Paralelo: O poema evoca essa transformação linguística e cultural, ecoando a narrativa de Freyre sobre como os africanos escravizados e os indígenas moldaram aspectos fundamentais da vida brasileira, incluindo a linguagem.
4. Linguagem Popular e Oralidade
A estrutura do poema e a valorização da oralidade e das expressões populares se assemelham às tradições literárias que celebram o falar do povo. O poema parece dialogar com a tradição de Cordel, com sua valorização de figuras religiosas, mitológicas e da cultura popular, assim como a linguagem coloquial e musical. Também se relaciona com a obra de poetas como Patativa do Assaré, que traziam à tona a sabedoria popular e a linguagem dos sertanejos.
Paralelo: O uso de termos como “cafofos”, “muambas”, e "ajiras" no poema reforça essa relação com a fala popular, algo muito presente na literatura oral e escrita do cordel nordestino, além de carregar traços da herança linguística que também incorpora expressões africanas e indígenas.
5. Mitologia Indígena e Religiosidade Afro-Brasileira
A menção a Jaci, deusa da lua para muitos povos indígenas, e a Tupã, divindade suprema em diversas cosmologias indígenas brasileiras, juntamente com as referências a Iansã e outros elementos das religiões afro-brasileiras, como a "macumba" e os "terreiros", refletem o sincretismo religioso característico do Brasil. A presença dessas figuras ressalta a intertextualidade com a mitologia indígena e a religiosidade afro-brasileira.

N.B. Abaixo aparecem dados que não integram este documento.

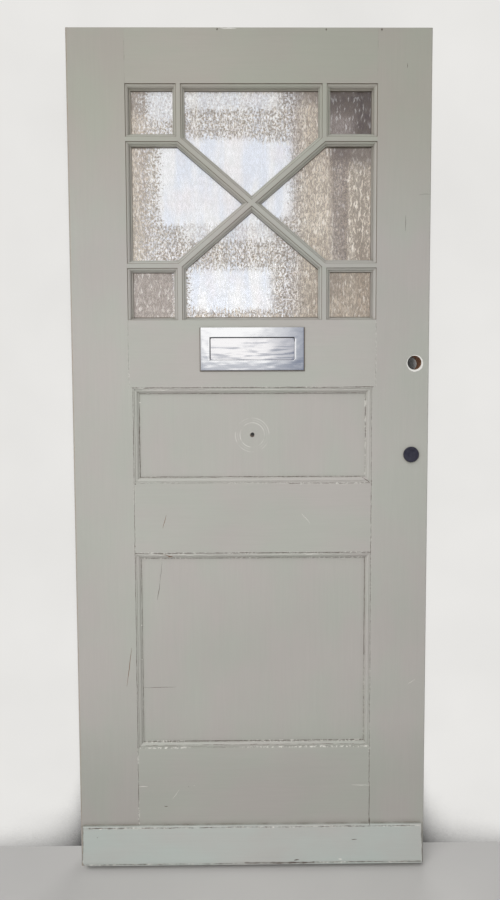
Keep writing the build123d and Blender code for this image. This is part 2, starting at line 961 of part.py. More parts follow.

Paralelo: Essas figuras são elementos centrais na formação da espiritualidade brasileira e foram exploradas na literatura, como nos romances de Jorge Amado, que integram o Candomblé e outras tradições populares em suas narrativas.
6. Crítica Social e Colonialismo
O verso "Tropeça na língua, patrício!" faz uma crítica direta à herança colonial, destacando a imposição da língua portuguesa e sua transformação pela mistura com as línguas e culturas indígenas e africanas. Essa crítica remete à literatura de Autores Pós-Coloniais como Frantz Fanon e Ngũgĩ wa Thiong'o, que discutem o impacto do colonialismo nas línguas e nas identidades dos povos colonizados.
Paralelo: A crítica ao "patrício" pode ser lida como uma referência aos colonizadores e suas tentativas de controlar e padronizar a língua e a cultura dos povos colonizados, algo que é subvertido pelo processo de apropriação e transformação linguística.
7. Língua como Resistência e Subversão
O poema também parece dialogar com autores como Oswald de Andrade e sua Antropofagia, que defendia a ideia de que a cultura brasileira era feita da "deglutição" das influências europeias, africanas e indígenas, transformando-as em algo novo e próprio. A “mulecagem morfosintática” descrita no poema faz alusão ao fato de que a língua portuguesa no Brasil foi transformada e subvertida pela influência das línguas indígenas e africanas.
Paralelo: A irreverência com que o poema trata a língua portuguesa, quase zombando de sua "pureza", reflete o espírito antropofágico de Oswald de Andrade, que via na mistura e na subversão das influências coloniais uma forma de resistência e afirmação cultural.
8. “Navio Negreiro” (Castro Alves)
A referência aos "maltrapilhos marinheiros" e às figuras escravizadas, como as "mucamas" e "quilombos", pode remeter ao poema “O Navio Negreiro” de Castro Alves. Embora o poema de Castro Alves tenha uma tonalidade mais trágica, ambos compartilham a crítica à exploração e à opressão dos negros no Brasil, além de reconhecerem a importância da cultura afro-brasileira.
Paralelo: A ligação com “O Navio Negreiro” se dá na denúncia da exploração e no reconhecimento da resistência cultural e linguística dos povos africanos trazidos ao Brasil.
9. Relação com o Samba e a Cultura Popular
A menção a "sembas e sambas" também é significativa, já que o samba, como manifestação cultural afro-brasileira, sempre foi uma forma de resistência e expressão das classes marginalizadas. O poema se insere, assim, em uma longa tradição de textos que celebram e defendem as expressões culturais populares, que resistem à homogeneização imposta pelo poder colonial e pelos grupos dominantes.